E conti­nua: «La maggior dolcezza del­la costiera è da Peschici a Rodi, che si guardano di lon­tano, candide sulle loro due rupi alte al capo della spiaggia piena d’amenità. Peschici era un paese po­verissimo, senz’acqua, af­fastellato sullo scoglio. La gente viveva in parte in caverne scavate dentro la roccia tenera. La miseria stringeva il cuore, e vi si conosceva la mancanza di molte cose di prima ne­cessità. Ebbene, Pèschici ha nome d’essere il paese che dà le più belle ragazze del Gargano. E devon esser belle assai, giudicando da quel che ho potuto scor­gere passando».

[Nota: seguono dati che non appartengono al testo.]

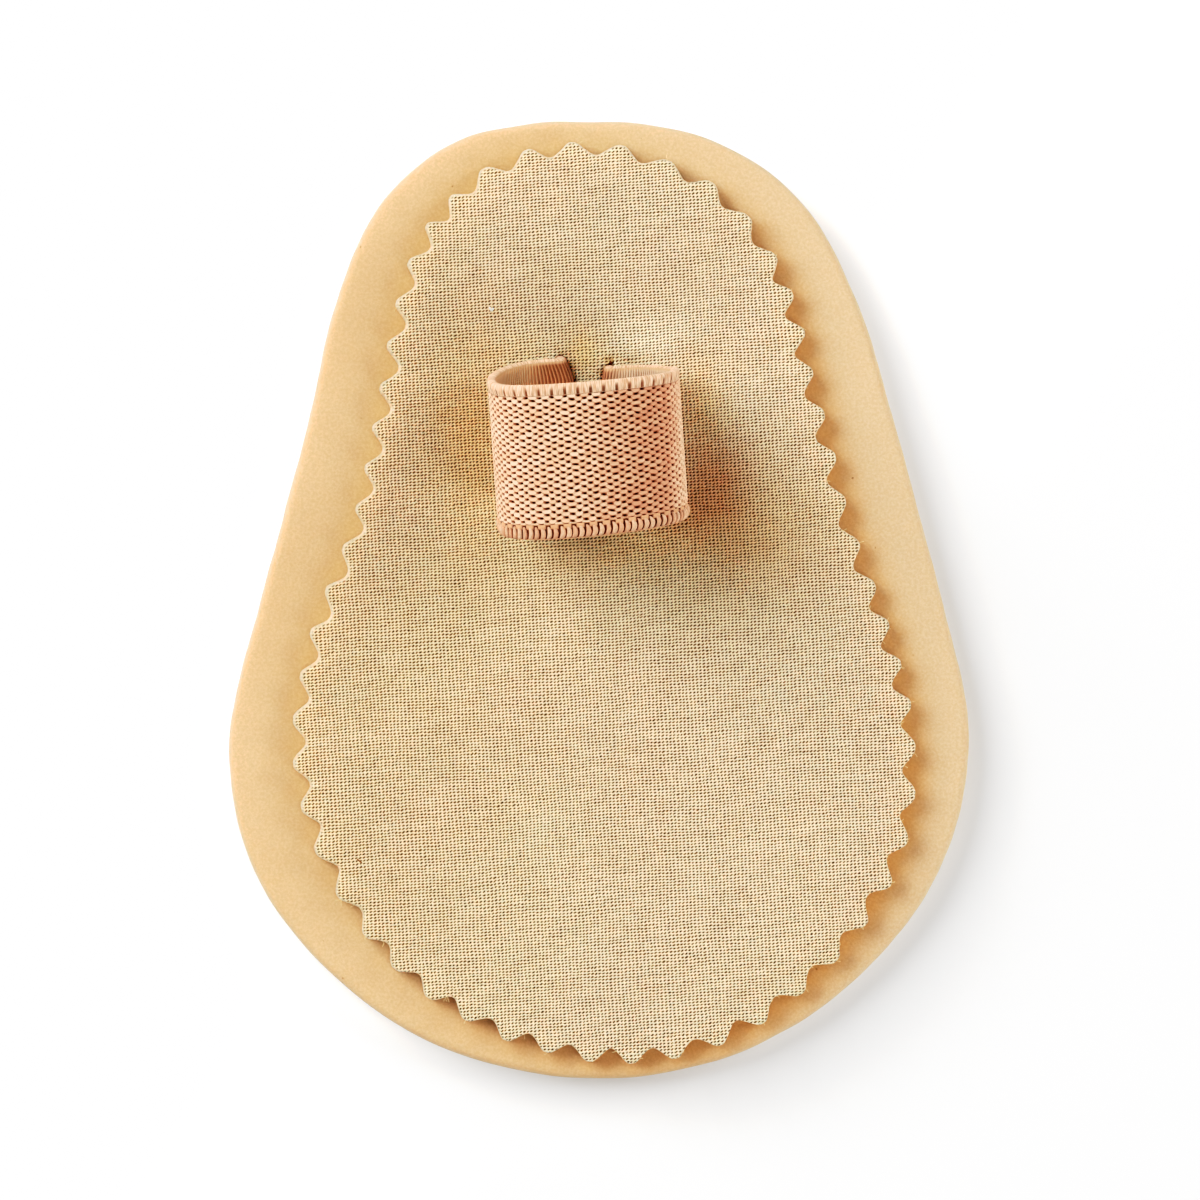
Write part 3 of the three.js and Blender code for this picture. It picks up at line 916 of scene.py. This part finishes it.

Passato Pèschici, Bacchelli attraversa l’ultimo lembo della grande pineta (Marzini) che riveste quel tratto di costa, prima di lasciare il posto agli aran­ceti di Rodi Garganico.

Inoltrandosi verso l’in­terno, prende la strada che conduce a Vico, «entra­tura alla regione dei grandi boschi interni». Da Vico si reca a Ischitella, «aprica e ben murata», dove un Francesco Emanuele Pinto, principe di Ischitella, elevò ai primi del 700 «un palazzo di castigata grazia mirabile».

Approfitta di un lento tramonto «aureo ed argen­tino» per recarsi a Car­pino, «bianca sul gran pia­no verde» e a Cagnano. Osserva il Monte d’Elio in­cupirsi contro il cielo cre­puscolare, e la vasta, immota palude del lago di Varano trascolorare pian piano al tramonto. «Questo lago, e l’altro di Lesina – spiega – diffondono la ma­laria in questa parte del Gargano, fertile e pur bel­lissima Nei prati e nei se­minati, più cupi, nelle roc­ce e nei monti, nel color del mare e degli uliveti pallidi, c’è una gravità, una me­lanconia, che ben si sposa e si rivela con il tramon­to».

Sul Varano, che durante la prima guerra mondiale fu un’importante base di idrovolanti «e che potreb­be esser porto superbo» sono state aperte due foci «per renderlo salino, ri­sanarlo e impedir la ma­laria». I tentativi di bo­nifica sono una storia lunga e ardua da raccontare, ma quando era palude d’acqua dolce, il Varano era pescoso, e i suoi gustosi capitoni erano «celebra­tissimi». Ora anche loro lo stanno abbandonando.